WINNICA FRYDERYK

Wiesław Okarmus

+48 600 060 014

WINNICA ZOSTAŁA WŁĄCZONA DO MAŁOPOLSKIEGO SZLAKU WINNEGO W 2023 R. 

Winnica Fryderyk założona została w 2009 roku w Libertowie (30-444), na progu Pogórza Wielickiego (335 m n.p.m.), w województwie małopolskim. Przyczynkiem do jej założenia była rezygnacja rodziców z prowadzenia działalności ogrodniczej. Była zatem powierzchnia dobrej, urodzajnej ziemi i należało tylko wymyślić jak ją zagospodarować. W zamyśle miało to być coś mało wymagającego (ale coś więcej niż np. koszenie raz w roku łąki), aby dało się pogodzić z pracą zawodową, o zupełnie innym profilu. Winorośl pasowała do ogólnej koncepcji: uprawa trwała (wieloletnia), jednorazowe nasadzenie, zajęcie „po godzinach” dla oderwania się od pracy umysłowej w biurze, no i brak tradycji w najbliższym sąsiedztwie, co sprawiało, że uprawa i hobby  będą wyjątkowo oryginalne, a przy okazji produkcja wina na własne potrzeby. 

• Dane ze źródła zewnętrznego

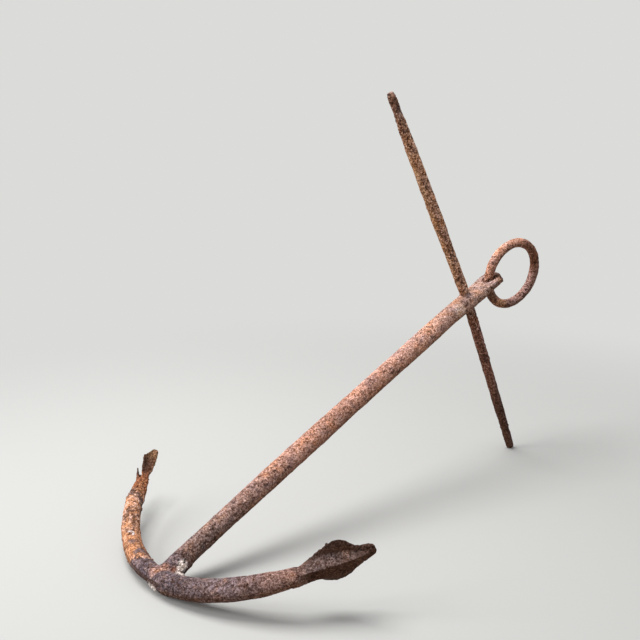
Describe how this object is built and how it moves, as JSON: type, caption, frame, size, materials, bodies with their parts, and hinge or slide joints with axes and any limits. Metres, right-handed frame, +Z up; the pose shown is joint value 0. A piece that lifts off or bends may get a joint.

Pierwsze nasadzenia 250 szt. winorośli były dokonane na bazie sadzonek ze szkółki Winnicy Eden w Łazach Brzyńskich, k. Starego Sącza i obejmowały odmiany: Rondo, Regent, Bianca, Riesling, Siegerebe i odmiany deserowe jak: Kodrianka, Swenson Red, do bieżącej konsumpcji. 10 lat później winnica powiększyła się o kolejne 150 krzewów, tym razem sadzonki (Seval blanc, Muskat Odeski oraz Jutrzenka) pochodziły z Jasła, z Winnicy Golesz Romana Myśliwiec, guru polskiego winiarstwa.

Początkowo uprawa winorośli, a następnie wytwarzanie wina odbywało się na bazie informacji internetowych, książkowych czy działaniach intuicyjnych. Efekty bywały różne. Czasami trzeba było mocno uwierzyć, że uzyskane wino jest dobrej jakości. Z czasem jednak, przy eliminacji błędów, już własnego doświadczenia i pozyskiwania informacji od bardziej doświadczonych winiarzy, było coraz lepiej. Szczególną pomoc okazali p. Kiszka, prowadzący winnicę „Nad Dworskim Potokiem” w Łazach, należącą do RZD Uniwersytetu Jagiellońskiego. Wiele praktycznych informacji, których wciąż nie znajdzie się w książkach czy internecie, niezwykle przyśpiesza proces zdobywania doświadczenia związanego z prowadzeniem winnicy, choć ten proces co do zasady jest długi i wymagający dla wszystkich, a efekty na trwałe wykorzystują często, dopiero następne pokolenia.

Z dzisiejszą wiedzą, jak trudna i wymagająca jest uprawa winorośli, a następnie wytworzenie z owoców winogron dobrej jakości wina, zapewne wybór, jak zagospodarować działkę byłby inny, ale jednocześnie jesteśmy wdzięczny losowi za tę niezwykłą przygodę z uprawą winorośli i wytwarzaniem wina.